Deploying autotrack.js through Google Tag Manager

*autotrack.js has been updated! See this post for more information*

Just 2 days ago, the Google Analytics team released a plug-in called autotrack that packs a lot of new functionality into Google Analytics. The thinking behind autotrack is that far too many clients deploy the default GA snippet and stop there. By packaging up advanced GA tracking capabilities into one, easily deployed plug-in, clients will gain more value out of their GA account.

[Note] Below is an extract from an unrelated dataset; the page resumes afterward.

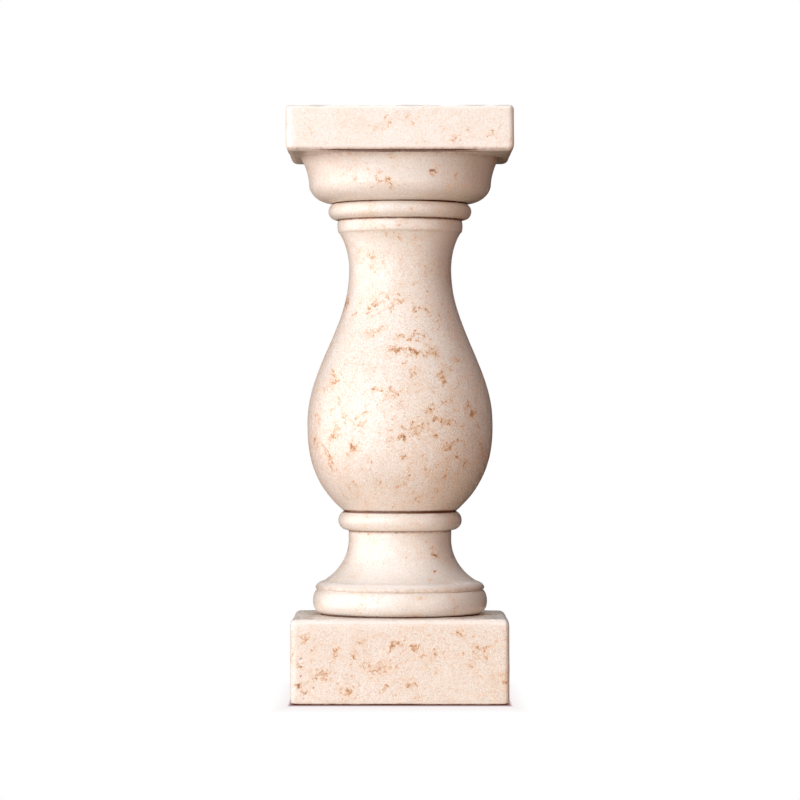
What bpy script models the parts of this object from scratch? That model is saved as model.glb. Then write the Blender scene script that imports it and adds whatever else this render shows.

These tracking capabilities include:

  • Event Tracking – Track when users click on any HTML element with a certain data attribute
  • Media Query Tracking – Track breakpoints, orientation, and resolution
  • Outbound Form Tracking – Track when users submit forms that land them off-site
  • Outbound Link Tracking – Track when users click on an outbound link
  • Session Duration Tracking – More accurately track the duration of sessions by firing an event when the user closes their browser window
  • Social Button Tracking – Track when users click on social sharing buttons
  • URL Change Tracking – Track when the URL changes but the page does not refresh (important for single page applications)

While utilizing these enhancements goes beyond a “beginner” understanding of GA, by packaging them up in this easy-to-use plug-in it brings them from the clouds and into the hands of anyone with a basic understanding of GA and HTML.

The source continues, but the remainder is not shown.